Behind Beyen’s concept of a Common Market are years of U.S. urging that Western Europe get together on its economic problems, and years of mostly unsuccessful efforts along that line. The Marshall plan, though predominantly anti-Communist in its motivations, gave the first big postwar impetus to the idea of the economic unification of Europe. The Organization for European Economic Cooperation, set up to work out plans for European recovery, then took steps to dismantle import quotas within its seventeen-nation area. In 1950 the OEEC countries organized the European Payments Union, with a working fund of $350 million supplied by the U.S. In its six years of operation, EPU has contributed greatly to the revival of multilateral exchange in Western Europe. Then, in the field of production and marketing, the Schuman Plan presented one method of integration, beginning with two big, basic industries.

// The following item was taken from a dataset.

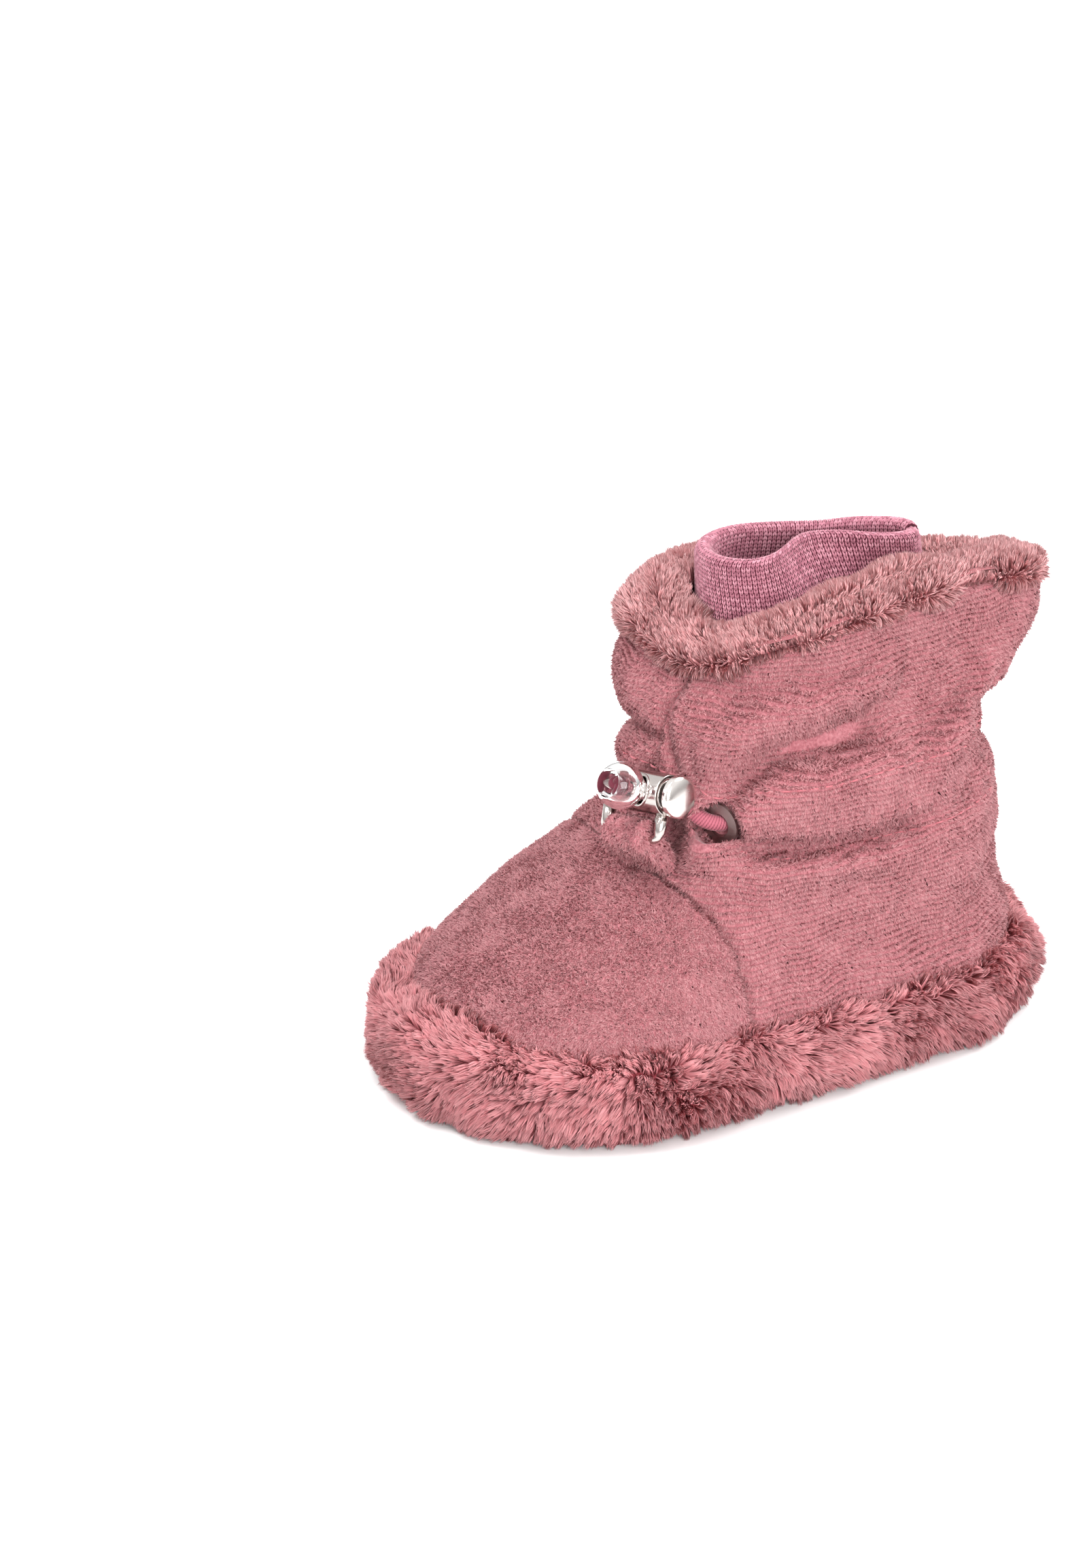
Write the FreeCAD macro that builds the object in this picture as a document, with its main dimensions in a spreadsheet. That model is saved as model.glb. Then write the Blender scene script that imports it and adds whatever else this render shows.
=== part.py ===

But the Schuman Plan roused fears in the. minds of some Europeans, who saw how it could lead to a proliferation of schemes for such supranational authorities. And so it did. The Green Pool for agriculture was only one of many such plans that began to be talked about. Liberal economists foresaw a supercolossal planning authority someday sitting athwart all these vertical authorities. A Western Europe united under such an authority was not the liberal idea at all.
A leap into history
Banker Beyen was one of those who, sensing the danger, opposed sector-by-sector integration. It was better to strive for a Europe united on certain problems that were common to all industries, he thought. In 1952 his government submitted to its five partners in the Schuman Plan Beyen’s tentative plan for the establishment of a customs union—an area of free trade operating behind a common tariff wall.
At first there was little interest in the idea, and open objection from France. But at the Messina conference of the six foreign ministers last year, Beyen succeeded in persuading Spaak that it was time to push the Common Market. “I thought, to be quite candid,” says Spaak, “that the plan was too bold, but Beyen brought me around to his point of view.” Spaak was made chairman of a committee to pursue the idea and drove the committee until it turned out a report this year. This was the Spaak Report, which was all that a pleased Beyen could desire, and which, to the astonishment of observers, emerged from last spring’s Venice meeting of the ministers as something they were now quite earnest about. * In the snail’s’ pace of international negotiations, the decision was a veritable leap into history. It was a leap that heartened Beyen and Spaak. From a tentative proposal in 1952, Beyen’s idea of a common market had grown into a full-fledged plan.
The Paris conference of OEEC this summer, at which the Spaak Report was incidentally discussed, produced one encouraging development. Britain, enough impressed by the talk of a common market in Western Europe to start worrying over the effect such a coalition might have on its own trade, abandoned its previous aloofness to the discussions. Although the United Kingdom cannot join the Common Market so long as it maintains tariff preferences among the Commonwealth countries, it did indicate that it might be interested in at least joining a wider “free-trade area. Where Britain leads, the Scandinavian countries are likely to follow.
Boldness and confidence
Washington has watched these moves for the most’ part in deep, official silence, remembering how U.S. pressure on France to accept EDC provoked the resentment of the French, who in 1954 turned EDC down. In State Department vernacular, pressing too ardently now for the Common Market would be “counterproductive.” U.S. officials, furthermore, are afraid of being dentified with another failure in Europe.
This current super-caution of U.S. policy is matched by the cynicism of the French-and just at a juncture when the situation seems to call for boldness and mutual confidence. The Benelux countries are all for the Common Market. Italy looks hopefully toward any plan that will provide it with additional capital and a new outlet for its excess labor force. West Germany, with its sensationally expanded industrial power, strong currency, and healthy markets, can take the Common Market or leave it alone; it is apparently willing to take it.
Not all Frenchmen oppose the Spaak Report. Premier Guy Mollet himself is very sympathetic to its aims. But the majority of French politicians and industrialists appear to believe that they can still “protect” their economy from the realities of the market. They share the cynicism of the French Senator who described the Common Market as “a fairy tale promising a golden age.”
France must face a showdown with its European neighbors. And sooner or later Frenchmen who believe they benefit from segregation must face a showdown with the great mass of French consumers, who are the big losers in France’s essentially rich, shamefully hobbled economy. And finally, unless the U.S. Government has now become indifferent to the economic policies that it has so ardently preached and pushed for the last decade, the U.S. must come to a showdown with France.